Analytics/Wikimetrics/FAQ
This is the frequently asked questions page for Wikimetrics.
What is the project code?
[edit]The WMF has a lot of different projects, see the site matrix for a complete overview. To construct the code:
- For Wikipedia it's just the language code (for example en)
- For Commons it's commons
- For chapters it's ....
- For mediawiki it's ....
- For wikibooks it's ....
- For wikidata it's ....
- For wikimania it's ....
- For wikinews it's ....
- For wikiquote it's ....
- For wikisource it's ....
- For wikispecies it's ....
- For wikiversity it's ....
- For wikivoyage it's ....
- For wiktionary it's ....
Where is the source code?
[edit]https://phabricator.wikimedia.org/diffusion/ANWM/ and https://github.com/wikimedia/analytics-wikimetrics
Where is the data coming from?
[edit]Wikimetrics uses the copy of the WMF databases at Wikimedia Cloud Services.
How do I add a new feature?
[edit]Analytics/Wikimetrics/Adding_New_Features
Developers: Troubleshooting
[edit]On vagrant: Tests work fine when I run all of them but fail when I just run just one. What is going on?
[edit]nosetest is not executing properly tests that are two levels deep from main tests directory. Make sure your test is located only one level deep, for example the following would be executed properly:
/vagrant/wikimetrics/tests/some-directory/your-test.py
But the following would not:
/vagrant/wikimetrics/tests/some-directory/some-deeper-directory/your-test.py
This is a bug with nosetest, it is similar, although not identical, to this one: https://code.google.com/p/python-nose/issues/detail?id=342
Looks like it was fixed in some python 2.7.* release, we are running 2.7.3 in vagrant. Things seem to work in 2.7.5
Tests just hang or fail due to queue issues, what do I do?
[edit]It is likely that if test hangs there is some issue with the queue. Logging in celery needs work on our side but the easy remedy on your dev environment is that instead of making celery log to stdout you make celery log to /tmp/.
Uncomment the following line on tests/_init_.py
celery_out = open("/tmp/logCelery.txt", "w")
Tail logs and you might be able to see any errors that the queue might be throwing.
You can log to the queue log while tests are ongoing doing:
f = open('/tmp/logCelery.txt','a') f.write(str(some variable)) f.close()
When I run tests, errors show up on the console, but at the end it says "OK"
[edit]This is fine. Logging and nose get along like pirates and the English, so sometimes they fight and talk funny at each other. But all's well that ends well.

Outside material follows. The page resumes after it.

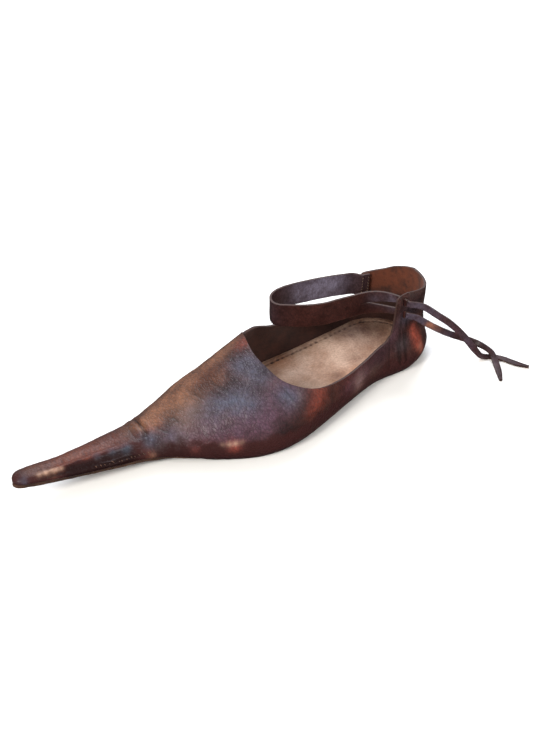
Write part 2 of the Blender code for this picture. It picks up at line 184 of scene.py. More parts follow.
def lastPoint(along, side, turn):
    # outer face of the upper: turn -1 at the lower edge, 0 at the bulge, 1 on the ridge;
    # along is negative round the heel
    along, turn = np.broadcast_arrays(np.asarray(along, float), np.asarray(turn, float))
    body = np.clip(along, 0, None)
    nose = np.clip((body - noseStart) / last["noseLength"], 0, 1)
    narrow = np.sqrt(np.clip(1 - nose ** 2, 0, 1))
    tipMiddle = (section("near", noseStart) + section("far", noseStart)) / 2
    width = section("near" if side > 0 else "far", body)
    width = np.where(nose > 0, tipMiddle + (width - tipMiddle) * narrow, width)
    middle = section("middle", body)
    middle = np.where(nose > 0, tipMiddle + (middle - tipMiddle) * narrow, middle)
    bulge = section("bulge", body)
    ridge = bulge + (section("ridge", body) - bulge) * narrow
    power = 2 / section("nearRound" if side > 0 else "farRound", body)
    angle = np.clip(turn, 0, 1) * math.pi / 2
    across = middle + (width - middle) * np.cos(angle) ** power
    height = bulge + (ridge - bulge) * np.sin(angle) ** power
    low = np.clip(-turn, 0, 1)
    draw = last["tuck"] * np.minimum(1, np.abs(width - middle) / last["tuckFullWidth"])
    across = across - np.sign(width - middle) * draw * low ** 2
    height = height - (bulge - upperRim(body)) * low
    climb = np.clip((height - bulge) / (last["collar"] - bulge), 0, 1)
    fade = np.clip(1 - body / last["hollowLength"], 0, 1)
    across = across - side * last["heelHollow"] * fade * np.sin(math.pi * climb) * (turn > 0)
    height = height + spring(body)
    wrap = np.clip(-along, 0, None) / last["heelRadius"]
    radius = np.abs(across)
    x = np.where(along < 0, -radius * np.sin(wrap), body)
    y = np.where(along < 0, side * radius * np.cos(wrap), across)
    return np.stack([x, y, height], -1)


def roughen(points, size, depth, seed):
    # gentle uneven values for many points, size is the length of one swelling
    return np.array([noise.noise(Vector(p) / size + Vector((seed, 0, 0))) for p in points]) * depth


def spots(points, rows):
    # soft round patches: centre x, y, z and radius in mm, then weight
    total = np.zeros(len(points))
    for x, y, z, radius, weight in rows:
        away = np.linalg.norm(points - np.array((x, y, z)) * mm, axis=1) / (radius * mm)
        total += weight * np.exp(-away ** 2)
    return np.clip(total, 0, 1)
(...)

Pro tip: Don't run tests as root
[edit]Just sayin'...
How do I generate test data?
[edit]Go to:
http://localhost:5000/demo/create/fake-wiki-users/100
This would create 100 fake users in database 'wiki'. If you did this on a new database, those users' ids should be 1, 2, 3, ... 100. If not, you can find the ids you just created by issuing 'select * from user' in your 'wiki' database. Now from those users you need to create a cohort:
http://localhost:5000//cohorts/upload
Use the textarea and type in a user id per line, like:
1 2 3
Pick a project and upload
Restore from backup
[edit]Wikimetrics is backed up once an hour and once a day.
Code
[edit]The relevant changeset pertaining how backups are organized is this one: [[1]]

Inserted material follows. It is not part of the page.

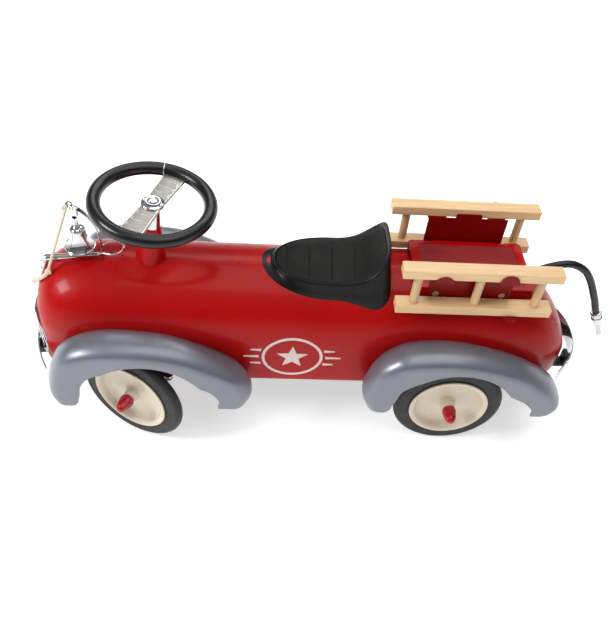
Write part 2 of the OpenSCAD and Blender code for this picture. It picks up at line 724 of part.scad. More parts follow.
// The hose's end leans the way its last stretch does
hose_end = hose_route[len(hose_route) - 1];
hose_dir = unit(hose_end - hose_route[len(hose_route) - 2]);
module at_hose_end(d) translate(hose_end + d * hose_dir)
    rotate([0, atan2(hose_dir[0], hose_dir[2]), 0]) children();
module hose_ferrule() {
    color(chrome) at_hose_end(0) rotate_extrude()
        polygon([[0, 0], [7, 0], [8.6, 2], [8.6, 5], [7.4, 6], [7.4, 10], [8.8, 11], [8.8, 15],
                 [7, 17], [0, 17]]);
}
module hose_nozzle() {
    color(chrome) at_hose_end(17) rotate_extrude()
        polygon([[0, 0], [6.6, 0], [6.6, 5], [3.4, 31], [4.2, 32], [4.2, 36], [2.2, 36], [2.2, 26], [0, 26]]);
}

// ---------- Bell ----------

base_rear = [306, 0, 244];
base_front = [376, 0, 236];
base_foot = [384.5, 0, 210.5];
module bell_base() {
    color(chrome) {
        hull() {
            translate(base_rear) sphere(r = 4.2, $fn = 24);
            translate(base_front) sphere(r = 5, $fn = 24);
        }
        hull() {
            translate(base_front) sphere(r = 4.2, $fn = 24);
            translate(base_foot) sphere(r = 3.4, $fn = 24);
        }
    }
}

// The hanger is a bent strip with two ears and a pin, on which the bell's eye turns
hanger_path = [[300, 248], [300, 272], [302, 290], [309, 307], [320, 321], [333, 328]];
bell_pin_r = 1.5;
pin_z = bell_pivot_z + 2;
module bell_hanger() {
    p = smooth(hanger_path, 3);
    n = len(p);
    dirs = [for (i = [0:n - 1]) unit(p[min(i + 1, n - 1)] - p[max(i - 1, 0)])];
    left = [for (i = [0:n - 1]) p[i] + 1.6 * [-dirs[i][1], dirs[i][0]]];
    right = [for (i = [n - 1:-1:0]) p[i] - 1.6 * [-dirs[i][1], dirs[i][0]]];
    color(chrome) difference() {
        union() {
            translate([0, 4, 0]) rotate([90, 0, 0]) linear_extrude(8) polygon(concat(left, right));
            translate([334, 4, 327]) rotate([90, 0, 0]) cylinder(r = 6, h = 8);
            for (y = [2.5, -4.5]) {
                translate([bell_x, y + 2, pin_z]) rotate([90, 0, 0]) cylinder(r = 4, h = 2);
                translate([bell_x - 4, y, pin_z]) cube([8, 2, 15]);
            }
            translate([bell_x, 0, pin_z]) rotate([90, 0, 0]) cylinder(r = bell_pin_r, h = 8, center = true);
        }
        translate([334, 5, 327]) rotate([90, 0, 0]) cylinder(r = 3, h = 10);
    }
}

// Profile about the bell's axis, up from its mouth; a cross pin inside carries the clapper
clapper_up = 29;
module bell() {
    drop = pin_z - bell_mouth_z;
    r = bell_d / 2;
    color(chrome) translate([bell_x, 0, bell_mouth_z]) difference() {
        union() {
            rotate_extrude() polygon([
                [0, 34], [5, 33.7], [9, 31.8], [10, 28.8], [10.6, 22], [12, 14.8], [14.5, 8.2],
                [18.4, 3], [r, 0], [r - 1.6, 0], [16.8, 2.7], [12.9, 7.9], [10.4, 14.8], [9, 22],
                [8.4, 27.8], [7.6, 30.4], [4.4, 32], [0, 32.3]]);
            translate([0, 0, 33]) cylinder(r = 2, h = drop - 35);
            translate([0, 0, drop]) rotate([90, 0, 0]) cylinder(r = 3.2, h = 4.4, center = true);
            translate([0, 0, clapper_up]) rotate([90, 0, 0]) cylinder(r = 0.8, h = 16, center = true);
        }
        translate([0, 0, drop]) rotate([90, 0, 0]) cylinder(r = bell_pin_r + run, h = 6, center = true);
    }
}

module bell_clapper() {
    color(chrome) translate([bell_x, 0, bell_mouth_z]) difference() {
        union() {
            translate([0, 0, 6]) cylinder(r = 1, h = clapper_up - 7);
            translate([0, 0, 7]) sphere(r = 4);
            translate([0, 0, clapper_up]) rotate([90, 0, 0]) cylinder(r = 2.2, h = 3, center = true);
        }
        translate([0, 0, clapper_up]) rotate([90, 0, 0]) cylinder(r = 0.8 + run, h = 5, center = true);
    }
}

module bell_wire_loop() {
    path = smooth([[303, -7, 252], [296, -12, 255], [284, -13, 258], [274, -9, 259],
                   [270, 0, 260], [274, 9, 259], [284, 12, 257], [296, 8, 255], [303, 6, 252]], 2);
    color(chrome) loft(tube_rings(path, 1.3, 8, [0, 0, 1]));
}

// The tail is wound round with yarn, so it is thicker than the rope above it
module bell_rope() {
    path = concat(rope_route, [for (i = [1:len(rope_tail) - 1]) rope_tail[i]]);
    radii = [for (i = [0:len(path) - 1]) i < len(rope_route) - 1 ? 2.2 : 3];
    color("ivory") loft(tube_rings(path, radii, 8, [0, 1, 0]), true);
}
// A knot round the hanger's eye, one on the hood, and the ball at the tail's end
module bell_rope_knots() {
    color("ivory") {
        translate([337.5, 7, 331]) sphere(r = 4.5);
        translate([370.2, 22.6, 231.4]) sphere(r = 4.8);
        translate([396.4, 8, 199.6]) sphere(r = 4.2);
    }
}

body_shell();
floor_pan();
grille();
front_bumper();
rear_bumper();
bumper_overriders();
bumper_brackets();
front_left_fender();
front_right_fender();
rear_left_fender();
rear_right_fender();
column_housing();
column_bracket();
front_axle_beam();
kingpins();
rear_axle();
rear_axle_saddles();
seat();
seat_bolts();
seat_tie_rod();
side_emblems();
hose_box();
ladder_brackets();
bracket_bolts();
lid_hinge_pin();
hose_socket();
bell_base();
bell_hanger();
bell_wire_loop();
bell_rope();
bell_rope_knots();
box_lid();
steering_column();
steering_wheel_rim();
steering_spoke();
steering_hub_nut();
left_knuckle();
right_knuckle();
tie_rod();
front_left_tyre();
front_left_wheel_disc();
front_left_hub_cap();
front_right_tyre();
front_right_wheel_disc();
front_right_hub_cap();
rear_left_tyre();
rear_left_wheel_disc();
rear_left_hub_cap();
rear_right_tyre();
rear_right_wheel_disc();
rear_right_hub_cap();
left_ladder_rails();
left_ladder_rungs();
right_ladder_rails();
right_ladder_rungs();
bell();
bell_clapper();
hose();
hose_ferrule();
hose_nozzle();
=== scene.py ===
import bpy
import bmesh
import math
from mathutils import Matrix, Vector


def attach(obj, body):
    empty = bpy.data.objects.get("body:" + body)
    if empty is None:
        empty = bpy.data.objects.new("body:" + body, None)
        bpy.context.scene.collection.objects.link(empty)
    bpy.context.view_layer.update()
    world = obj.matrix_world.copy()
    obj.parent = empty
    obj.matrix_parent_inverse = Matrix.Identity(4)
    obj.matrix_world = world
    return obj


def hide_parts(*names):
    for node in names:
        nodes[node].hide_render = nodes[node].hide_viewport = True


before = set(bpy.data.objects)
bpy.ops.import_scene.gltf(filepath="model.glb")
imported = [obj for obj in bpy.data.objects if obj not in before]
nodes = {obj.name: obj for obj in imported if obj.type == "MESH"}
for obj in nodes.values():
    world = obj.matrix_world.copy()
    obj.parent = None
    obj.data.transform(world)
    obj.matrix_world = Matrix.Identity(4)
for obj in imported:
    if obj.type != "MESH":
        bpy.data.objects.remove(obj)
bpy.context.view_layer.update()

# Everything below is worked out in millimetres in the CAD frame and turned to metres in mesh code
MM = 0.001


# ---------- Camera ----------

# Where the camera stands and looks, in metres, its roll in radians and its lens, as widths of the sensor
CAMERA_AT = (0.10228, 0.78469, 0.96638)
CAMERA_LOOK = (-0.08124506, -0.69123074, -0.71805244)
CAMERA_ROLL = 0.117
LENS_WIDTHS = 763.1 / 618
SENSOR = 36


def make_camera():
    look = Vector(CAMERA_LOOK).normalized()
    right = look.cross(Vector((0, 0, 1))).normalized()
    up = right.cross(look)
    rolled_right = math.cos(CAMERA_ROLL) * right + math.sin(CAMERA_ROLL) * up
    rolled_up = -math.sin(CAMERA_ROLL) * right + math.cos(CAMERA_ROLL) * up
    data = bpy.data.cameras.new("camera")
    data.sensor_width = SENSOR
    data.lens = LENS_WIDTHS * SENSOR
    data.clip_start = 0.01
    data.clip_end = 50
    cam = bpy.data.objects.new("camera", data)
    m = Matrix((rolled_right, rolled_up, -look)).transposed().to_4x4()
    m.translation = Vector(CAMERA_AT)
    cam.matrix_world = m
    bpy.context.collection.objects.link(cam)
    bpy.context.scene.camera = cam


make_camera()


# ---------- Mesh helpers ----------

def new_object(name, points, faces, smooth=True, angle=35):
    mesh = bpy.data.meshes.new(name)
    mesh.from_pydata([[c * MM for c in p] for p in points], [], faces)
    return finish_mesh(name, mesh, smooth, angle)


def finish_mesh(name, mesh, smooth=True, angle=35):
    bm = bmesh.new()
    bm.from_mesh(mesh)
    bmesh.ops.remove_doubles(bm, verts=bm.verts, dist=1e-6)
    bmesh.ops.recalc_face_normals(bm, faces=bm.faces)
    bm.to_mesh(mesh)
    bm.free()
    for p in mesh.polygons:
        p.use_smooth = smooth
    if smooth:
        mesh.set_sharp_from_angle(angle=math.radians(angle))
    obj = bpy.data.objects.new(name, mesh)
    bpy.context.collection.objects.link(obj)
    return obj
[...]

The relevant part of root's crontab looks like:
root@wikimetrics-staging1:~# crontab -l <snip> 0 * * * * /data/project/wikimetrics/backup/hourly_script -o /data/project/wikimetrics/backup/hourly -f /var/lib/wikimetrics/public -d wikimetrics -r /a/redis/wikimetrics1-6379.rdb # Puppet Name: daily wikimetrics backup 30 22 * * * /data/project/wikimetrics/backup/daily_script -i /data/project/wikimetrics/backup/hourly -o /data/project/wikimetrics/backup/daily -k 10
Procedure
[edit]We back up three things:
- Wikimetrics database
- Redis
- Public reports stored on '/var/lib/wikimetrics/public' directory
Note that the dashboards that (in the future) will pull data from wikimetrics will do so from data on the '/var/lib/wikimetrics/public' directory. This directory stores data files generated daily and, while in theory all that data can be regenerated, it might take a long time. We want to be sure that 'at maximum' we lose just one day of data.

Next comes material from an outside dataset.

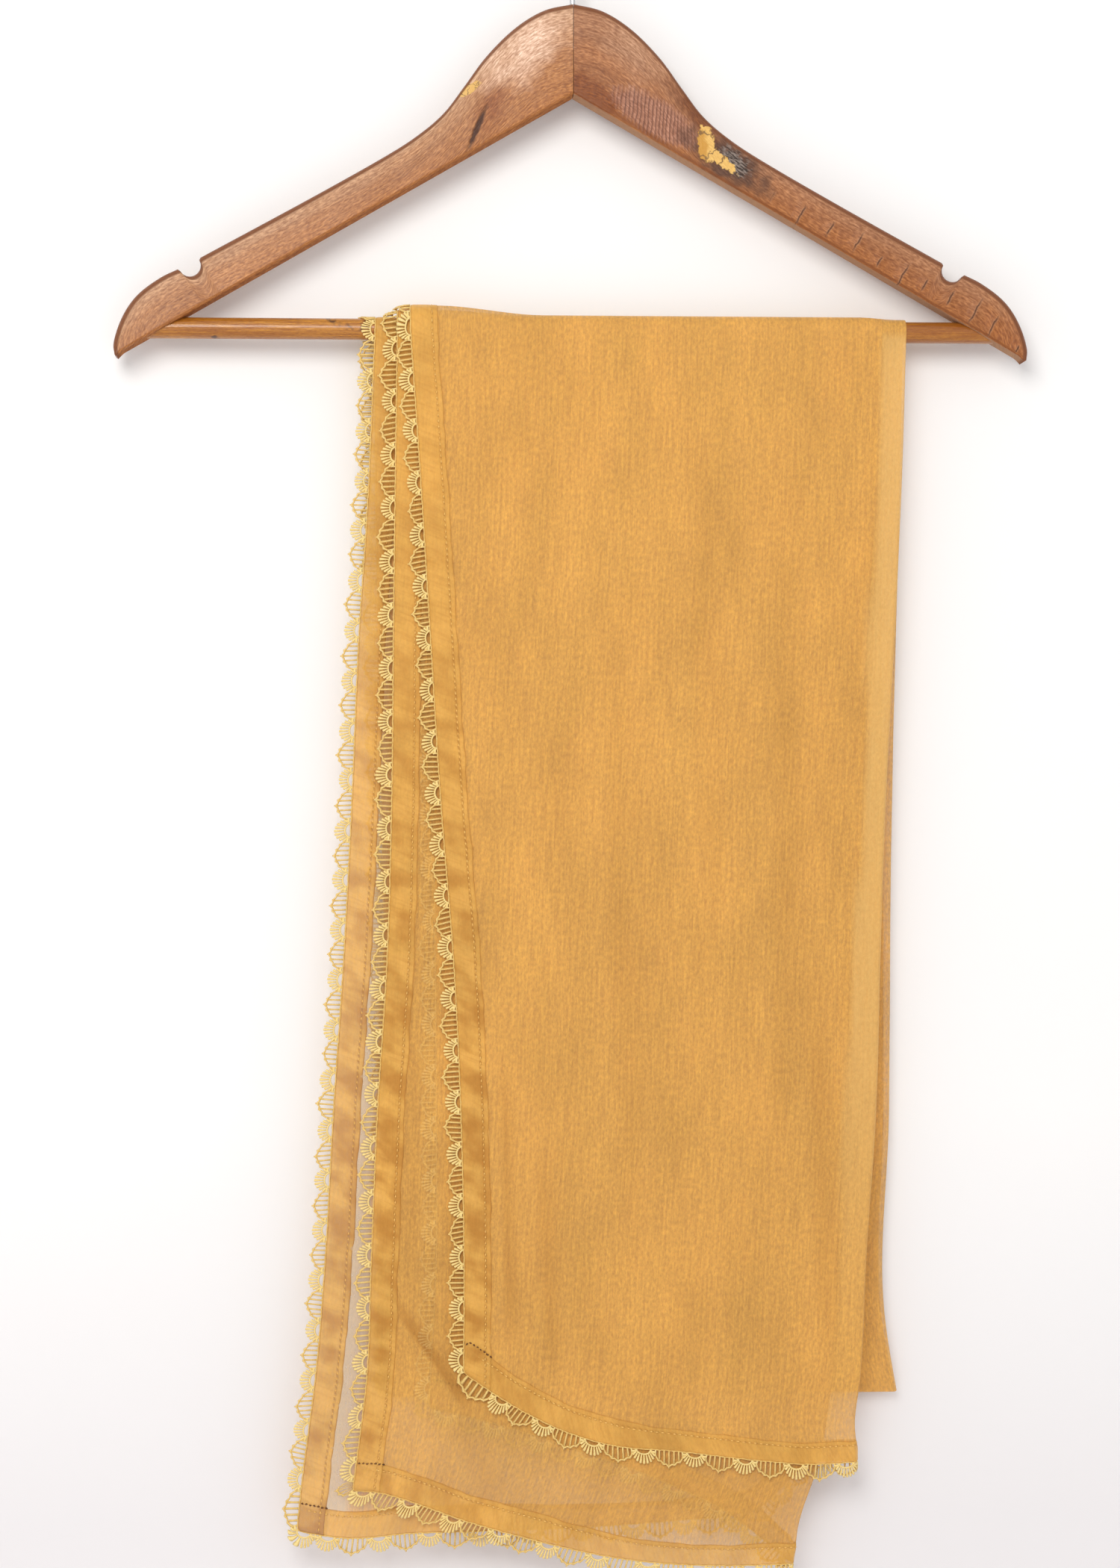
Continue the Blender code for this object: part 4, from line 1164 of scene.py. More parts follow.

In order to restore the backup:
- Get snapshot file from '/data/project/wikimetrics/backup/daily'
- Untar to a location that you own, like ~/backup
tar -xvzf <snapshot file>
You shall see the database dump file, redis rdb file, and the public directory
- Stop redis, wikimetrics and queue on the machine where the restore is going to happen
sudo stop wikimetrics-queue sudo stop wikimetrics-scheduler /etc/init.d/apache2 stop /etc/init.d/redis-server stop
- Restore database:
mysql wikimetrics < database.sql
- Restore redis:
cp ~/backup/a/redis/wikimetrics1-6379.rdb /a/redis/wikimetrics1-6379.rdb
- Restore public reports:
Move aside current public dir:
mv /var/lib/wikimetrics/public /var/lib/wikimetrics_old_public/ cp -r ~/backup/var/lib/wikimetrics/public /var/lib/wikimetrics/public
- Restart queue, scheduler, apache and redis
- Make sure backup looks good, if so remove: /var/lib/wikimetrics_old_public/